Вот именно! Именно говорил с ним Гридасов как деликатный, сочувствующий человек обращается с безнадежным больным. Обращается, стараясь ни намеком не навести его на мысль о безнадежности. А чтобы придать бодрости, впрямую ляпает: «Ты не заболел?» Подразумевается: я же не дурак — такое спрашивать, будь ты действительно того?.. Значит, здоров! Не переживай — всех не переживешь! Логическая одноходовка для детского сада.

— Я склоняюсь к мысли, что все кругом заболели! Гридасов, как я выгляжу вообще, а? Только честно!
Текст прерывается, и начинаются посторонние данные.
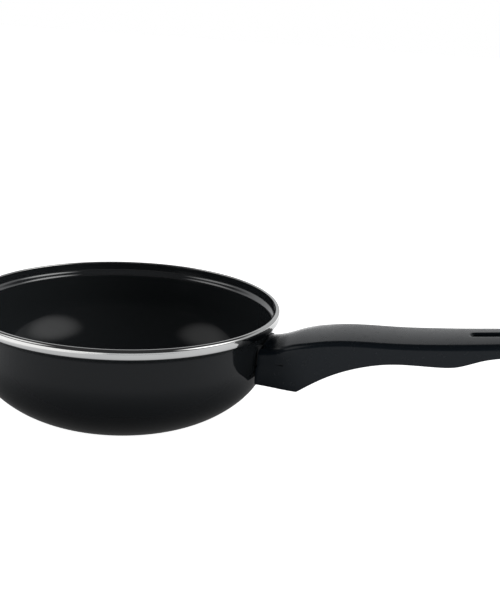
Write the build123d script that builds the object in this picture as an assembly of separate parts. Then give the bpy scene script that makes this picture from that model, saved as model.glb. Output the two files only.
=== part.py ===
from build123d import *
import math
import os

# A small black enamelled steel pan for melting wax, with a stainless steel trim
# rolled over its rim and one moulded phenolic handle.  Millimetres.
# The pan's axis is Z and its base stands on Z = 0.  The handle points along +X.

# ---- Pan body: outside of the wall, from the flat base up to the rim ----
base_radius = 39.5
base_arc = 18.0             # small arc that leaves the flat base
lower_arc = 50.7            # wide curve of the lower wall
upper_arc = 34.0            # turn into the upright wall
base_turn = 16.0            # slope in degrees where the base arc ends
lower_turn = 45.6           # slope where the lower arc ends
wall_turn = 87.5            # slope of the upright wall
wall_thickness = 1.2        # steel with enamel on both faces

# ---- Rim: the pan's lip, and the trim rolled over it ----
rim_height = 56.0           # top of the trim, the height of the whole pan
rim_radius = 80.0           # outside of the trim
trim_height = 4.7
trim_width = 2.4
trim_sheet = 0.6            # stainless sheet
trim_top_arc = 1.5
trim_bottom_arc = 0.7
trim_inner_arc = 0.5
trim_inner_leg = 0.9        # how far the trim turns down inside the pan
seat_depth = 4.1            # upright part of the lip inside, below the top
seat_drop = 3.6             # height of the rounded shoulder below it

# ---- Handle: stations along X, each with half width, height of the top edge, and crown ----
handle_sections = [
    (72.0, 13.6, 44.0, 3.2),
    (84.0, 15.2, 46.0, 3.0),
    (92.0, 17.0, 49.6, 2.2),
    (100.0, 17.8, 52.2, 1.6),
    (110.0, 17.2, 54.6, 1.2),
    (122.0, 16.6, 56.3, 1.1),
    (140.0, 16.3, 57.8, 1.1),
    (158.0, 16.1, 59.9, 1.1),
    (176.0, 15.6, 62.5, 1.1),
    (190.0, 15.0, 64.7, 1.1),
    (200.0, 14.4, 66.1, 1.1),
    (214.0, 14.4, 67.8, 1.1),
]
handle_start = 60.0         # inside the pan, before the front is cut to the wall
handle_floor = 20.0         # below everything, before the underside is cut
handle_sky = 90.0           # above everything
handle_side = 20.0          # outside the widest section
handle_end = 213.0
handle_end_radius = 14.4
front_gap = 0.5             # handle to wall, near the rim
lower_reach = 0.8           # how much further in the front face stands lower down
reach_low = 34.5            # the front face steps out between these two heights
reach_high = 37.5
guard_front = 26.5          # height of the underside at the wall
guard_corner_x = 97.5
guard_corner = 28.0
underside = [
    (104.0, 32.8),
    (116.0, 40),
    (128.0, 45),
    (140.0, 48.2),
    (152.0, 49.6),
    (163.0, 50.4),
    (170.0, 51.5),
    (182.0, 56.4),
    (192.0, 59.1),
    (214.0, 62.9),
]
edge_round = 2.4

# ---- Hanging slot in the handle's end ----
slot_start = 174.5
slot_width = 5.0
slot_end = handle_end - handle_end_radius + slot_width / 2

# ---- Bracket welded to the wall, which the handle sits on ----
plate_low = 36.8
plate_high = 46.0
plate_half_width = 12.0
plate_thickness = 1.3
tongue_half_width = 7.0
tongue_low = 37.5
tongue_high = 44.6
tongue_end = 98.0
tongue_sheet = 1.5
weld_gap = 0.3              # channel to wall, filled by the weld
pocket_gap = 0.3

# ---- Fixing screw, M4, from the underside of the guard ----
screw_x = 89.0
screw_radius = 1.95
nut_bore = 2.0
nut_across = 7.0
nut_height = 3.2
clear_radius = 2.25
head_radius = 3.9
head_height = 2.6
head_round = 1.0
tip_chamfer = 0.5
cross_span = 4.4            # cross recess in the head
cross_width = 0.9
cross_depth = 1.2
head_seat = 33.6            # roof of the counterbore
counterbore_radius = 5.2
washer_radius = 4.5
washer_thickness = 0.8
spring_radius = 3.7
spring_thickness = 1.0
spring_split = 0.6
screw_top = 43.6
past = 1.0                  # how far a cut runs past the face that it opens


def turned(radius, start, end):
    """Step outwards and upwards of an arc between two slopes, in degrees."""
    a = math.radians(start)
    b = math.radians(end)
    return radius * (math.sin(b) - math.sin(a)), radius * (math.cos(a) - math.cos(b))


def wall_point(slope):
    """Point on the outside of the wall where its slope has the given value."""
    r, z = base_radius, 0.0
    for arc, start, end in (
        (base_arc, 0.0, base_turn),
        (lower_arc, base_turn, lower_turn),
        (upper_arc, lower_turn, wall_turn),
    ):
        if slope <= start:
            break
        dr, dz = turned(arc, start, min(slope, end))
        r += dr
        z += dz
    return r, z


def wall_radius(z):
    """Outside radius of the upright wall at a height above the upper arc."""
    r, top = wall_point(wall_turn)
    return r + (z - top) / math.tan(math.radians(wall_turn))


def inward(point, slope, distance):
    """Point moved square to the wall, towards the inside of the pan."""
    a = math.radians(slope)
    return point[0] - distance * math.sin(a), point[1] + distance * math.cos(a)


def shoulder_curve(start, end):
    """Upright at both ends, with a soft step between the two radii."""
    middle = (start[1] + end[1]) / 2
    return Bezier(start, (start[0], middle), (end[0], middle), end)


def round_ring(part, radius, height, size):
    """Round the circular edge of that radius and height."""
    rings = part.edges().filter_by(GeomType.CIRCLE)
    ring = rings.filter_by(
        lambda e: abs(e.radius - radius) < 0.01 and abs(e.center().Z - height) < 0.01
    )
    fillet(ring, size)


def pan_body():
    """Pressed steel bowl with a lip: one closed profile turned about the axis."""
    turns = (0.0, base_turn, lower_turn, wall_turn)
    middles = (base_turn / 2, (base_turn + lower_turn) / 2, (lower_turn + wall_turn) / 2)
    outer = [wall_point(t) for t in turns]
    outer_middle = [wall_point(t) for t in middles]
    inner = [inward(p, t, wall_thickness) for p, t in zip(outer, turns)]
    inner_middle = [inward(p, t, wall_thickness) for p, t in zip(outer_middle, middles)]
    lip_low = rim_height - trim_height + trim_sheet
    lip_top = rim_height - trim_sheet
    lip_out = rim_radius - trim_sheet
    lip_in = rim_radius - trim_width + trim_sheet
    seat_low = rim_height - seat_depth
    seat_in = rim_radius - trim_width
    seat_out = seat_in + wall_thickness
    step = rim_height - trim_inner_leg
    with BuildPart() as part:
        with BuildSketch(Plane.XZ):
            with BuildLine():
                Line((0, 0), outer[0])
                for i in range(3):
                    ThreePointArc(outer[i], outer_middle[i], outer[i + 1])
                flare = (wall_radius(lip_low - seat_drop), lip_low - seat_drop)
                Line(outer[3], flare)
                shoulder_curve(flare, (seat_out, lip_low))
                Polyline(
                    (seat_out, lip_low),
                    (lip_out, lip_low),
                    (lip_out, lip_top),
                    (lip_in, lip_top),
                    (lip_in, step),
                    (seat_in, step),
                    (seat_in, seat_low),
                )
                shoulder = seat_low - seat_drop
                wall_in = wall_radius(shoulder) - wall_thickness
                shoulder_curve((seat_in, seat_low), (wall_in, shoulder))
                Line((wall_in, shoulder), inner[3])
                for i in (2, 1, 0):
                    ThreePointArc(inner[i + 1], inner_middle[i], inner[i])
                Polyline(inner[0], (0, wall_thickness), (0, 0))
            make_face()
        revolve(axis=Axis.Z)
        round_ring(part, lip_out, lip_top, trim_top_arc - trim_sheet)
        round_ring(part, lip_out, lip_low, trim_bottom_arc - trim_sheet)
    return part.part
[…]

— В норме! — Гридасов опять сморгнул. Что-то ему мешало. Щадил?.. Да в норме же! — перевел тему: — Старик, но Тренажер, я тебе скажу-у! Парни с утра вокруг него, как вокруг елки. И я! Я только сел, только включился — там такие варианты, старик! Мы там по второй цепи, если еще синхронность нейродинамических процессов…

— Меня отстранили, как я понял, — ранено сообщил очевидность Мареев. — И врач сказал… Какой-то ганглий… Нормальный у меня ганглий!

Гридасов тактично смолк и разделил скорбь. Друг есть друг. Вместе работали Тренажер, и сесть за него должен был Мареев. Ведь на всех уровнях утвердили! Сам Кириллов — за! И вот… Отвлек, называется! Сморо-озил…

— Какие планы на сегодня? — подсевшим голосом спросил Гридасов. Непринужденно спросил, но голосом подсевшим, который всегда такой, если ждешь момента нарушить молчание, а не просто нарушаешь его по естественности.

— Таньку заберу. Прямо из садика. Нет худа без добра — пораньше заберу, времени теперь…

— А не завозникает? — Гридасов общепринято сложил ладонь рассерженной коброй.

— Еще как! — храбро пожал плечами Мареев.

— И правильно! — проявил мужскую солидарность Гридасов. — Я тебе так скажу: Адку вообще давно прищемить пора. Если ты соберешься и напишешь непосредственно на имя…

— Вот только не надо, ладно? — прервал Мареев, поднимаясь. — Хватит, я тебе сколько раз говорил… — невольно проскочила искра жалости к себе, и он потушил ее приятельски-угрожающим: — Но если ты еще раз среди ночи надумаешь шутковать, то — у-у-у!

— В смысле?

— В прямом? По телефону. Как вчера, Ах, не помнишь?! И не делай глазки домиком!

— Я… я тебе не звонил. Кроме шуток. Да не звонил я!!!

— Ротики закрыли на замочки, ключики спрятали в карманчик! — зычно распоряжалась воспитательница из беседки. Этим ее воспитательное действо ограничивалось.

Ребятня верещала, резвилась, рябила.